Wednesday, January 30, 2008

Shadow Syndromes

Now that I'm about over this bout of depression - still a bit down at night, I read an article that I think came from Nina at Dancing Through Doorways. John J. Ratey teaches and researches in psychiatry at Harvard, and his article and book, Shadow Syndromes: People with Mild Forms of Serious Disorders, is reviewed here. As a result of new developments with echo planar magnetic resonance imaging (what a mouthful), researchers can watch the "mind boggle". I suddenly have a picture of all these lettered dice being jumbled around inside my skull while someone watches and tries to predict how they will land.
An MRI image
Anyway, the conclusions drawn so far indicate that when we change the chemical action in one part of the brain, other parts of the brain are affected also. And, sometimes the changes in the other parts of the brain return to change the area being medicated. For instance, he says, Prozac immediately raises the serotonin levels in the brain, but several weeks may pass before the depression lifts. So something else is happening here.

He says that timing and the geography of the brain and what he called recursivity (the feedback to the original change) are being investigated. He mentions that the biology of our brains are not fixed at birth; the brain responds to environment, for instance, traumatic incidences can "cause" post traumatic stress syndrome. We acquire dents and scrapes along the way even if we don't acquire such traumatic scars.

Lately, however, neuropsychiatry is discovering that genetics, brain structure and biochemistry heavily influences those mental/emotional diagnoses found in DSM IV. And, the thinking is that we really can have a touch of schizophrenia or bipolar or obessive-compulsive disorder without being much out of the ordinary (if you can define ordinary).
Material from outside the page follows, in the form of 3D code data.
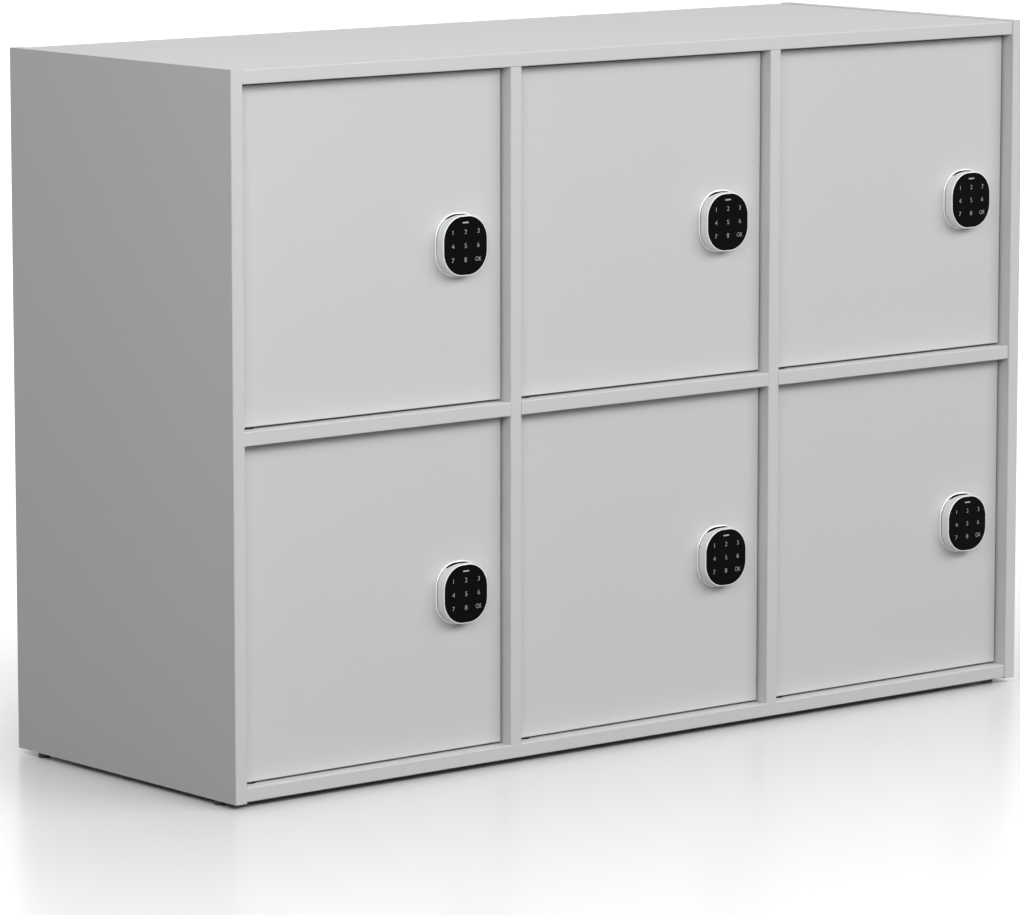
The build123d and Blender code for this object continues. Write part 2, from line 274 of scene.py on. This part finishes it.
# Materials
def make_board_material(name, tone, seam=None):
    """Melamine-faced board: a pebbled skin, faint clouding, a satin finish and the edge bands' hairline."""
    material, tree, shader = start_material(name)
    place = object_place(tree)
    cloud = spread(tree, noise(tree, place, cloud_waves, detail=3.0), *cloud_levels)
    speck = spread(tree, noise(tree, place, speck_waves), *speck_levels)
    level = math_node(tree, "ADD", cloud, speck)
    if seam:
        level = math_node(tree, "MULTIPLY", level, spread(tree, seam(tree), 1.0, hairline_level))
    tree.links.new(tinted(tree, tone, level), shader.inputs["Base Color"])
    gloss = spread(tree, noise(tree, place, gloss_waves, detail=4.0), *board_roughness)
    tree.links.new(gloss, shader.inputs["Roughness"])
    shader.inputs["Specular IOR Level"].default_value = board_gloss
    skin = noise(tree, place, skin_waves, detail=3.0, roughness=0.6)
    bump(tree, shader, skin, skin_depth, strength=0.5)
    return material


def front_seam(board_name):
    """The hairline behind the front edge band of a carcass board."""
    seam_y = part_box(board_name)[0].y + carcass_band

    def mask(tree):
        return near(tree, parts_of(tree, object_place(tree))["Y"], seam_y, hairline)

    return mask


def door_seam(tree):
    """The hairline inside the four edge bands of any door, by the place within its own box."""
    low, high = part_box("door_lower_left")
    share = parts_of(tree, tree.nodes.new("ShaderNodeTexCoord").outputs["Generated"])
    ways_in = []
    for axis, size in (("X", high.x - low.x), ("Z", high.z - low.z)):
        off_centre = math_node(tree, "ABSOLUTE", math_node(tree, "SUBTRACT", share[axis], 0.5))
        ways_in.append(math_node(tree, "MULTIPLY", math_node(tree, "SUBTRACT", 0.5, off_centre), size))
    return near(tree, math_node(tree, "MINIMUM", *ways_in), door_band, hairline)


def colour_plastic(tree, shader, place, tone, roughness):
    """Gives a shader a faintly mottled tone and a roughness that varies with handling."""
    level = spread(tree, noise(tree, place, mottle_waves, detail=3.0), *mottle_levels)
    tree.links.new(tinted(tree, tone, level), shader.inputs["Base Color"])
    wear = noise(tree, place, wear_waves, detail=4.0)
    worn = spread(tree, wear, roughness - wear_swing, roughness + wear_swing)
    tree.links.new(worn, shader.inputs["Roughness"])


def make_plastic_material(name, tone, roughness, grain, grain_depth, specular=0.5, metallic=0.0):
    """Moulded plastic with a fine eroded grain, plain or with a metal effect paint."""
    material, tree, shader = start_material(name)
    place = object_place(tree)
    colour_plastic(tree, shader, place, tone, roughness)
    shader.inputs["Specular IOR Level"].default_value = specular
    shader.inputs["Metallic"].default_value = metallic
    bump(tree, shader, noise(tree, place, grain), grain_depth, strength=0.6)
    return material


def make_lock_base_material(name, tone):
    """The lock's silver paint, with a turned thread on the barrel behind the door."""
    material, tree, shader = start_material(name)
    place = object_place(tree)
    colour_plastic(tree, shader, place, tone, lock_roughness)
    shader.inputs["Metallic"].default_value = lock_metal
    along = parts_of(tree, place)["Y"]
    turns = math_node(tree, "SINE", math_node(tree, "MULTIPLY", along, 2 * math.pi / thread_pitch))
    behind_door = math_node(tree, "GREATER_THAN", along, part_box("door_lower_left")[1].y)
    thread = math_node(tree, "MULTIPLY", math_node(tree, "MULTIPLY_ADD", turns, 0.5, 0.5), behind_door)
    bump(tree, shader, thread, thread_depth)
    return material


def make_metal_material(name, tone, roughness, line_waves):
    """Plated or turned steel with fine drawn lines and a cloudy plating."""
    material, tree, shader = start_material(name)
    place = object_place(tree)
    stretch = tree.nodes.new("ShaderNodeMapping")
    stretch.inputs["Scale"].default_value = line_waves
    tree.links.new(place, stretch.inputs["Vector"])
    lines = noise(tree, stretch.outputs["Vector"], 1.0, detail=3.0, roughness=0.7)
    level = spread(tree, noise(tree, place, plating_waves, detail=4.0), *plating_levels)
    tree.links.new(tinted(tree, tone, level), shader.inputs["Base Color"])
    shader.inputs["Metallic"].default_value = 1.0
    drawn = spread(tree, lines, roughness - line_swing, roughness + line_swing)
    tree.links.new(drawn, shader.inputs["Roughness"])
    bump(tree, shader, lines, line_depth, strength=0.4)
    return material


def make_wood_material(name, tone):
    """Beech with a fine short grain."""
    material, tree, shader = start_material(name)
    place = object_place(tree)
    grain = noise(tree, place, beech_waves, detail=5.0, roughness=0.6)
    tree.links.new(tinted(tree, tone, spread(tree, grain, *beech_levels)), shader.inputs["Base Color"])
    shader.inputs["Roughness"].default_value = beech_roughness
    bump(tree, shader, grain, beech_depth, strength=0.5)
    return material


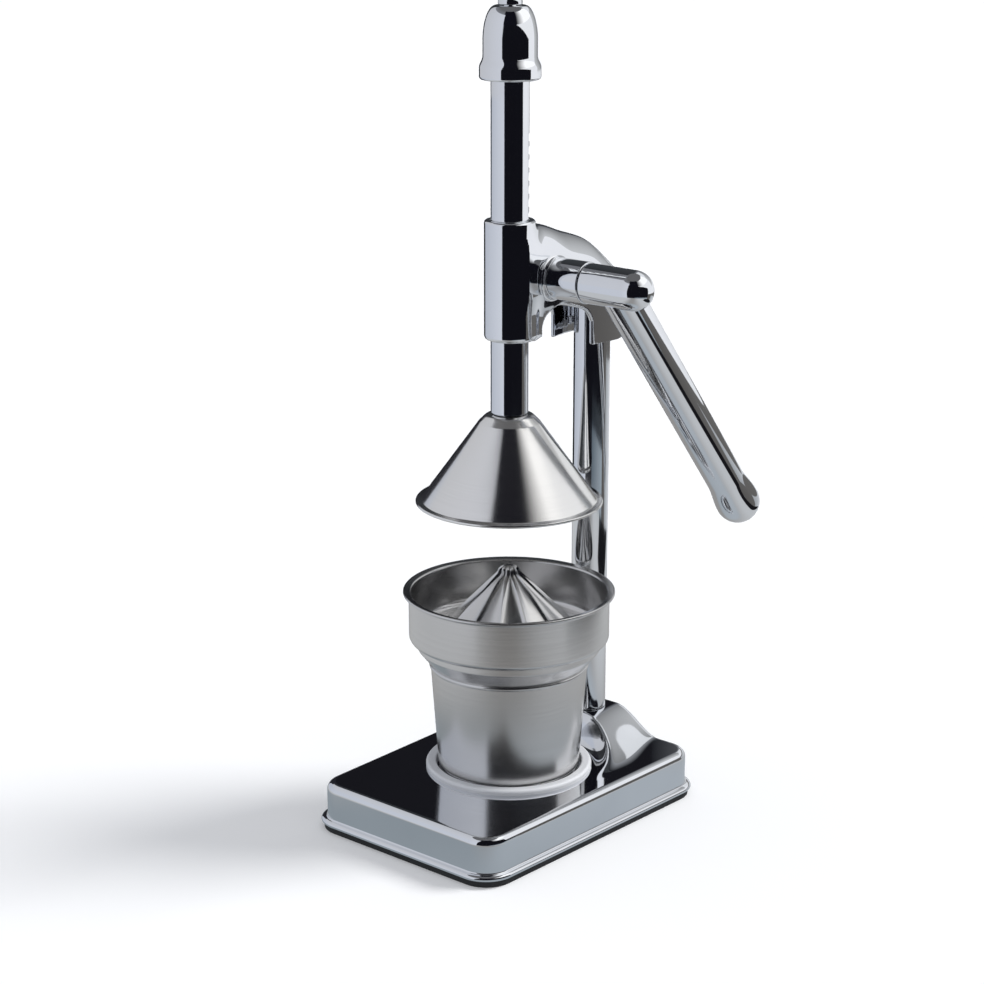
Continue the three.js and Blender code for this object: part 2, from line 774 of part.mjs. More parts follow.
function ramRack() {
  const gapCount = Math.ceil(stroke / rackPitch) + spareGapCount;
  const cuts = [];
  const tipOver = rackFlat + addendum + overrun;
  for (let i = 0; i < gapCount; i++) {
    const z = pinionZ + (i - 1) * rackPitch;
    const rootHalf = toothGapHalf(-dedendum);
    const tipHalf = toothGapHalf(addendum);
    cuts.push(sidePrism([[rackPitchLine - dedendum, z - rootHalf], [rackPitchLine + addendum, z - tipHalf],
      [rackPitchLine + tipOver, z - tipHalf], [rackPitchLine + tipOver, z + tipHalf],
      [rackPitchLine + addendum, z + tipHalf], [rackPitchLine - dedendum, z + rootHalf]],
    -ramRadius - overrun, ramRadius + overrun));
  }
  const flatBottom = pinionZ - rackPitch - rackPitch / 2;
  const flatTop = flatBottom + gapCount * rackPitch;
  const flat = block(-ramRadius - overrun, ramRadius + overrun, rackTip, ramRadius + overrun,
    flatBottom, flatTop);
  const bar = turned([[0, ramBottom], [ramRadius - ramEdge, ramBottom], [ramRadius, ramBottom + ramEdge],
    [ramRadius, ramTop - ramEdge], [ramRadius - ramEdge, ramTop], [studRadius, ramTop],
    [studRadius, ramTop + studLength], [0, ramTop + studLength]], midSides);
  const screwHole = rod(coneScrewRadius + slideGap, ramBottom - overrun, ramBottom + coneScrewBite + seatGap,
    smallSides);
  return cutBy(bar, flat, ...cuts, screwHole);
}

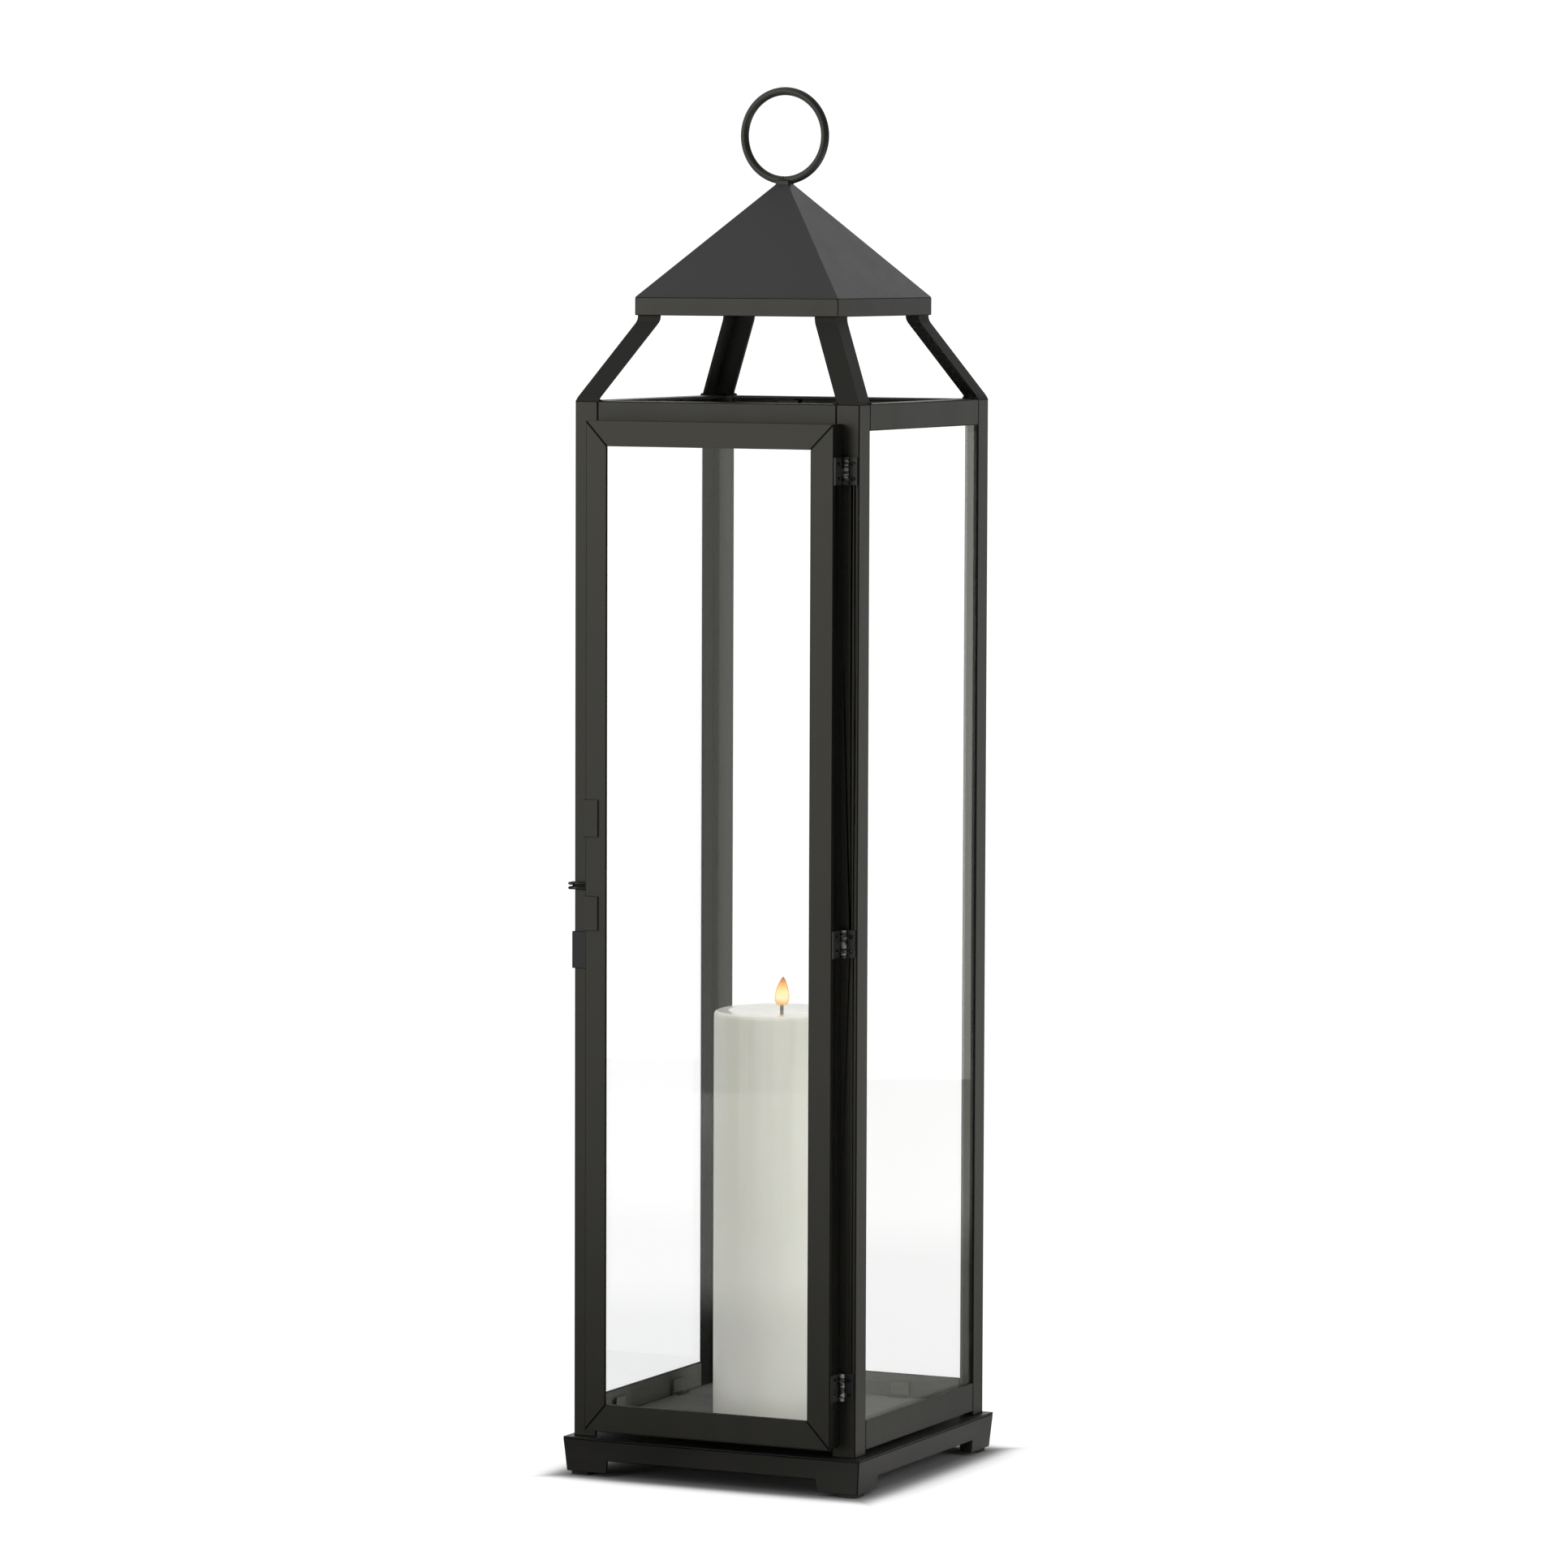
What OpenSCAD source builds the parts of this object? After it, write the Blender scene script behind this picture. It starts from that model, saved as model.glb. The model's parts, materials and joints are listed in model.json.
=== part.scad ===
// Tall square candle lantern with a hinged glass door.
// The lantern stands on the XY plane with +Z up. The origin is the centre of
// the body at the level of the feet. The door faces -Y and its hinges are on
// the +X side. All lengths are millimetres.

/* [Body] */
// Outside width of the square cage of posts and rails
body_w = 173; // [120:1:260]
// Height from the feet to the top of the upper rails
body_top = 598.5; // [300:0.5:700]
// Leg width of the angle steel used for posts and rails
leg = 14; // [10:0.5:20]
// Wall of the angle steel
wall = 1.5; // [1:0.1:2.5]
// Height of the lower rails
low_rail_h = 16; // [12:0.5:24]
// Height of the upper rails
top_rail_h = 14.5; // [12:0.5:24]

/* [Base] */
// Width of the base at its upper edge
base_w = 182; // [140:1:280]
// How far the skirt leans in at its lower edge, on each side
skirt_lean = 1.6; // [0:0.05:4]
// Height of the upper face of the base
base_top = 21.5; // [14:0.5:40]
// How far the rubber feet stand below the skirt
foot_drop = 2; // [1:0.5:4]
// Length of each bracket foot along the skirt
foot_len = 27; // [18:1:40]
// Height of the cut-out between the bracket feet
cut_h = 7; // [4:0.5:12]

/* [Roof] */
// Outside width of the square rim
rim_w = 124; // [90:1:180]
// Height of the lower edge of the rim
rim_z = 645.5; // [500:0.5:760]
// Depth of the rim band
rim_h = 10; // [6:0.5:20]
// Height of the pyramid above the rim
roof_rise = 61.5; // [40:0.5:100]
// Half width of the flat at the top of the pyramid
neck_r = 4.8; // [3:0.1:8]
// Sheet thickness of the roof, rim and skirt
sheet = 1.2; // [0.8:0.1:2]

/* [Hanging ring] */
// Outside diameter of the ring
ring_d = 54; // [40:1:80]
// Wire thickness of the ring
ring_wire = 4.6; // [3:0.1:6]

/* [Door] */
// Left edge of the door, on the latch side
door_x0 = -73.5; // [-90:0.5:-60]
// Right edge of the door, on the hinge side
door_x1 = 77; // [60:0.5:90]
// Lower edge of the door
door_z0 = 27.5; // [22:0.5:60]
// Upper edge of the door
door_z1 = 588; // [400:0.5:700]
// Width of the upright door member on the hinge side
stile_w = 14; // [10:0.5:20]
// Width of the upright door member on the latch side
latch_stile_w = 13; // [10:0.5:20]
// Height of the upper door member
door_top_h = 14; // [10:0.5:20]
// Height of the lower door member
door_low_h = 15; // [10:0.5:20]
// Depth of the door frame in front of the posts
door_depth = 12.2; // [8:0.1:16]

/* [Glass] */
// Thickness of the panes
glass_t = 2; // [1.5:0.5:4]

/* [Candle] */
// Diameter of the pillar candle
candle_d = 76.2; // [50:0.1:80]
// Height of the pillar candle
candle_h = 228.6; // [75:0.1:300]

/* [Hidden] */
$fn = 64;
eps = 0.5;
far = 400;

half = body_w / 2;
inner = half - wall;
bend_z0 = body_top - 2.5;
rail_len = body_w - 2 * leg;
rail_z = base_top + 3;

skirt_z0 = foot_drop;
plate_z0 = base_top - sheet;
foot_w = 12;
foot_r = 2.5;
cut_slope = 0.5;

floor_t = 1.5;
floor_z = rail_z + wall;
floor_top = floor_z + floor_t;
floor_w = body_w - 9;

pane_z0 = floor_z;
pane_z1 = body_top - wall - 1.5;
pane_out = inner;
pane_in = inner - glass_t;
clip_w = 12;
clip_t = 0.8;
clip_h = 9;
clip_foot = 5;

roof_z0 = rim_z + rim_h;
neck_z0 = roof_z0 + roof_rise;
neck_h = 3;
neck_taper = 1.1;
neck_top_r = neck_r - 1;
ring_z = neck_z0 + neck_taper + ring_d / 2;
ring_gap = 2;
roof_run = rim_w / 2 - neck_r;
roof_tilt = atan2(roof_rise, roof_run);
roof_slope = sqrt(roof_rise * roof_rise + roof_run * roof_run);

strut_out = half;
strut_leg_w = leg - 0.5;
strut_in = rim_w / 2 - sheet;
strut_tilt = 30.2;
bend_low = 10;
bend_up = 8;
bend_steps = 6;
strut_run = strut_out - strut_in - (bend_low + bend_up) * (1 - cos(strut_tilt));
bend_z = bend_z0 + (bend_low + bend_up) * sin(strut_tilt) + strut_run / tan(strut_tilt);
strut_top = roof_z0 - 0.5;

door_gap = 0.4;
door_y1 = -half - door_gap;
door_y0 = door_y1 - door_depth;
glass_y0 = door_y0 + wall;
glass_y1 = glass_y0 + glass_t;
glass_edge = wall + 0.3;
door_clip_h = 14;

pin_r = 1;
knuckle_r = 1.9;
run_fit = 0.05;
air = 0.3;
axis_x = door_x1 + knuckle_r + air;
axis_y = -half - knuckle_r - air;
hinge_z = [61, 305, 562.5];
hinge_h = 15;
mid_h = 5.2;
end_h = (hinge_h - mid_h) / 2 - air;
leaf_t = 1;
door_leaf_w = 10;
post_leaf_w = 6.4;
rivet_r = 1.3;
rivet_h = 0.45;
rivet_pitch = 8;

rod_r = 0.85;
rod_x = door_x0 - 2;
rod_y = door_y1 - 1.9;
sleeve_r = 1.85;
sleeve_wall = 0.9;
tab_t = 0.9;
tab_w = 8;
tab_low = [306.5, 19];
tab_up = [358.5, 20.5];
rod_z0 = 305.5;
rod_z1 = 380.5;
finger_z = 328.6;
finger_gap = 2.5;
finger_x = -half - 1.9;
finger_end = -half + 3;
keeper_z = 283.8;
keeper_h = 20.5;
keeper_w = 8.5;
keeper_t = 1;

wick_r = 1;
wick_h = 8;
pool_r = 30;
pool_deep = 2.5;
candle_z0 = floor_top;
candle_top = candle_z0 + candle_h;
edge_r = 2.5;

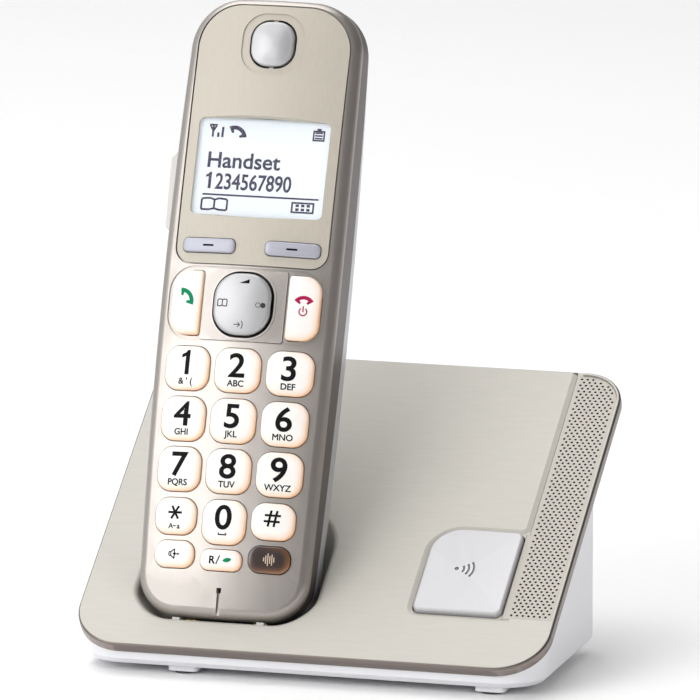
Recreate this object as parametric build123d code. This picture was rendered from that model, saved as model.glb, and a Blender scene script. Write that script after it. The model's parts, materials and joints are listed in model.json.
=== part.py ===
from build123d import *
import math
import os

# Cordless telephone: a handset standing in a sloping charging base.
# Millimetres, +Z up, front towards -Y. The last step centres the object on the origin,
# with its foot pads on z = 0.

# ---------------------------------------------------------------- base, driving sizes
BASE_W = 132.2          # width of the sloping top
SLOPE_L = 111.5         # its length up the slope
SLOPE_DEG = 33.9        # its angle to the table
EDGE_Z = 8.5            # height of its front edge
COVER_T = 3.0           # thickness of the top cover, seen as the rim
COVER_FOOT_R = 14.0     # plan radius of the front corners
COVER_HEAD_R = 11.0     # plan radius of the rear corners
RIM_ROUND = 0.8         # rounding of the rim's upper edge
HOUSING_INSET = 1.5     # housing stands this far inside the cover's edge
HOUSING_Z = 2.4         # underside of the housing
REAR_WALL_Y = 65.5      # outer face of the upright rear wall
HOUSING_WALL = 1.8
HOUSING_FOOT_R = 11.0   # round between rear wall and underside
REAR_CORNER_R = 5.0     # plan radius of the rear wall's corners
UNDERCUT = 1.5          # bevel around the underside
BACKING_T = 3.2         # white backing under the overhanging part of the cover
BOSS_R = 3.0
SCREW_R = 1.1
FIT = 0.05              # radial gap of a running fit

# features on the sloping top: x from the middle, t up the slope
STRIP_X0 = 52.0         # left edge of the perforated strip
STRIP_FOOT_X0 = 51.1    # the same beside the button
STRIP_T0 = 18.4         # its lower edge
STRIP_DEPTH = 1.8       # recess that it lies in
STRIP_T = 1.3           # its thickness
STRIP_GAP = 0.15
STEP_W = 1.3            # sloping step from the top down to the button and the strip
STEP_DEPTH = 0.6
STEP_CORNER_R = 2.5
RIM_W = 1.0             # cover's rim left outside the strip
BUTTON_X = (26.2, 50.8)
BUTTON_T = (19.1, 49.4)
BUTTON_BIG_R = 8.5
BUTTON_SMALL_R = 2.0
BUTTON_GAP = 0.45
BUTTON_PROUD = 0.9
BUTTON_TRAVEL = 1.0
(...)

So, I presume it's like having a slight cold. The virus is there, but it's not affecting you much. So, I might have a touch of bipolar syndrome to go along with my ambient anxiety and together they may manifest themselves as depression. Or the depression and the panic may manifest as manic. Or some of one at one time and some of the other at another time or various stages in between. Not a very far out idea. We look at ourselves as being somewhere along a spectrum in many behaviors, beliefs, and choices, from insane liberal to middle of the road to insane conservative. And, each of us fits in different places along that particular spectrum at different times. And beliefs affect politics and politics affect compassion and ....

So, environment does shape heredity in that the environment (say a traumatic incident, and I've had a number of those) can affect brain chemistry in one area that filters through to other areas and eventually changes the functioning in the brain. Age, apparently can do the same.

No one is normal. There is no Jane Doe against which to compare ourselves. There may be a median or a mean or even an average on some spectrum of behavior or function of the brain, but nothing that even remotely qualifies as normal (and I challenge you to define either normal or ordinary). Ha!

I'm sitting here using the back of the Yale Alumni Magazine as a mouse pad, and the picture on the back cover is Bill Gates and Warren Buffett on a business jet. Gates is laughing and Buffett looks as if he is telling some tall tale with slight upturn of his mouth. He even has laugh lines. But, I'm wondering where does each fit on the spectrum of schizophrenia, bipolar, OCD? And, if you're not near the mean, median or average, are you at a disadvantage? Or, did being OCD have a positive affect on their financial success and fame?

If we give up or medicate away our end-of-the-spectrum behaviors, how will it affect our creativity, endurance, persistence? How much medicine is enough, and how much is too much? Too many new medicines on the market haven't seen long-term testing. And, I'm taking some of them...a number of them. I'm taking medicine that affects my serotonin levels, my dopamine levels, and whatever that is in panic disorder. I use area specific steroids to help my breathing. How are they interacting? I strongly suspect that no one knows. Drug manufacturers test for trace chemicals in urine and blood, but what about how those trace levels that stuck in my brain are combining to form a different me.

The question I used to ask my therapist is, "But, will I like the new me?" Sometimes, I do. Sometimes, I don't. And, I still throw tantrums, jump for joy, get fed up with stuff and dislike secrecy....among other traits along some of those brain spectra.

We thought I might have sleep apnea until we realized that A: I was taking two medicines together that make me sleepy and tired in the daytime, and B: the cats were walking all over me at night and waking me up. So, I changed the medication times and kicked the cats off me; now I'm doing well, thank you.

Still, the depression kicks in sometimes. Therapy helps. Medicine must be continued even though I don't want to take anything. Music helps. Activity helps. "Acting as if..." helps. "Pretend you're happy when you're blue...."

And, all of it may be some complicated recursivity from taking my medicines at the wrong time, or the synchronicity of memory triggers and dopamine/serotonin levels, or the alignment of the stars.

That's it. I'm going for the alignment of the stars - and my stars are more in alignment now! Thanks be to God.